Oh, right. I write for a New York Times paper. That's pretty important, too.
And what (admittedly little) job searching I've done so far has been discouraging. I'd sooner do many, many unsavory things than sales, which seems to be the hot thing to get shoehorned into without a specialized degree. Looking at that prospect is exponentially more painful than staying with this one.
But besides me, I've got Brandon now, and all I've done for the past month is get his shirts snotty, sleep weird hours and wake him up every time I get out of bed, and generally be disagreeable and unhappy. I don't deserve how good he's been to me for too long; I want to be someone he wants to be with again.
So after speaking with my boss and begging off for the afternoon to think about it, I came home and cried myself into a nap over Edna Buchanan's memoir. She's a Pulitzer Prize-winning cops reporter for the Miami Herald who is shy and awkward in her real life but somehow adopts a persona on the job. She also has sworn off relationships, likes working six-day weeks and has the memory of working in awful factories in New Jersey haunting her every step. I went to school, then college, then a job straight out of it. Playing by the book has meant that I haven't fallen on my face - but am I also missing out?

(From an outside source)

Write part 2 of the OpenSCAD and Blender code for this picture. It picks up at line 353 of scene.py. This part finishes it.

And maybe quitting is a mistake, maybe I'm going to regret this so much when I have to beg my father for rent money as he berates my lack of commitment. But I think I'm going to work tomorrow and telling him to take our conversation as two weeks' notice.
[ETA: My unending gratitude to all of you who commented, seeming to think I can slay dragons or something. It's meant more than you know, even if I have to start my path to glory as a barista down the street.]

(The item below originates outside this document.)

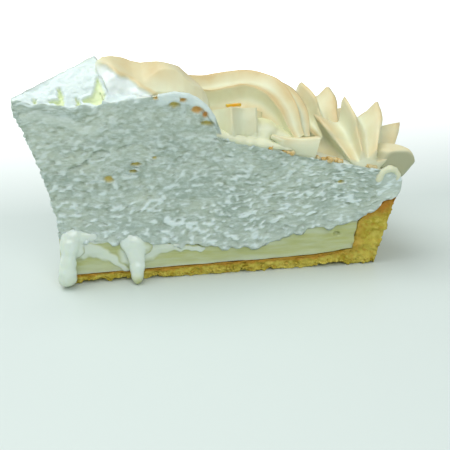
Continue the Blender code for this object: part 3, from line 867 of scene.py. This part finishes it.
def scalloped_edge(points, t):
    """How far the torn top's near edge moves up or down."""
    before_crown = 1 - ease(points[:, 0], 0.019, 0.022)
    share = ease(t, 0.93, 1.0) * (1 - ease(points[:, 1], 0.0, 0.0025)) * before_crown
    return share * (0.0018 * ruffle(points, (0.0052, 1.0, 1.0), 91.0) - 0.0004)


class SLICE_OT_foam(bpy.types.Operator):
    """Make the tall meringue with its cut faces and torn top"""

    bl_idname = "slice.foam"
    bl_label = "Cut meringue"

    def execute(self, context):
        along, across, up = (np.linspace(0, 1, count) for count in MERINGUE_STEPS)
        r, u, t, faces = block_skin(along * MERINGUE_END, across, 1 - (1 - up) ** 1.2)
        low = meringue_floor(r)
        top = meringue_top(r, u)
        edge = near_edge_rise(r, u)
        z = low + (top - low) * t + edge * t ** 8
        below_edge = top + edge - z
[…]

He seemed genuinely surprised that I wanted to leave, saying I was doing fine, that my writing style was direct and competent, and that everyone in journalism feels a step behind all their lives.
And that, right there, is the problem. He seemed to think I felt I couldn't do the job, but it's really the fact that it drains me so completely emotionally that it's not worth it to me. I left the copy desk because it was becoming boring, yes, but the new assistant desk boss Uncle Rico stepped up from being incompetent to lazy, patronizing and antagonistic, and the new designers continue to be thoroughly incompetent five months after being hired. Challenge is good - frustration is not.
Anyway, I didn't do a very good job of explaining that I could handle cops reporting professionally, but personally it would give me an ulcer within the year and generally destroy my quality of life. Which is what editors want to hear - the news business loves masochists. And honestly, I enjoyed being one - for the Alligator. Which I've always believed to be a more relevant and significant publication than The Ledger.
And there is more. I've loved journalism since middle school, specifically newspapers. I had a great time as an editor in Gainesville, and I don't want that to end here. God knows I'm lucky to even have a job in journalism at all. And it won't, necessarily, but it's a volatile field, and we're in the unique position of being the only profitable paper in the New York Times company.
Oh, right. I write for a New York Times paper. That's pretty important, too.
And what (admittedly little) job searching I've done so far has been discouraging. I'd sooner do many, many unsavory things than sales, which seems to be the hot thing to get shoehorned into without a specialized degree. Looking at that prospect is exponentially more painful than staying with this one.
But besides me, I've got Brandon now, and all I've done for the past month is get his shirts snotty, sleep weird hours and wake him up every time I get out of bed, and generally be disagreeable and unhappy. I don't deserve how good he's been to me for too long; I want to be someone he wants to be with again.
So after speaking with my boss and begging off for the afternoon to think about it, I came home and cried myself into a nap over Edna Buchanan's memoir. She's a Pulitzer Prize-winning cops reporter for the Miami Herald who is shy and awkward in her real life but somehow adopts a persona on the job. She also has sworn off relationships, likes working six-day weeks and has the memory of working in awful factories in New Jersey haunting her every step. I went to school, then college, then a job straight out of it. Playing by the book has meant that I haven't fallen on my face - but am I also missing out?
And maybe quitting is a mistake, maybe I'm going to regret this so much when I have to beg my father for rent money as he berates my lack of commitment. But I think I'm going to work tomorrow and telling him to take our conversation as two weeks' notice.
[ETA: My unending gratitude to all of you who commented, seeming to think I can slay dragons or something. It's meant more than you know, even if I have to start my path to glory as a barista down the street.]
no subject
The problem that playing by the book brings with it, is that one usueally isn't as aware of the wide variety of jobs that are out there. There's more out there! There are lots of writing gigs out there! Low-stress ones even. And they needn't be boring.
Start your job search with wide open horizons. And *read* What Colour Is Your Parachute, damn it! ;) It has great info, such as 'most cool jobs aren't advertised (which is true), here's how you find out about them'.
BTW, do you know
Also, one last opinion? Edna Buchanan got energized by that job. You do not. Both are okay. Go do the thing that energizes you.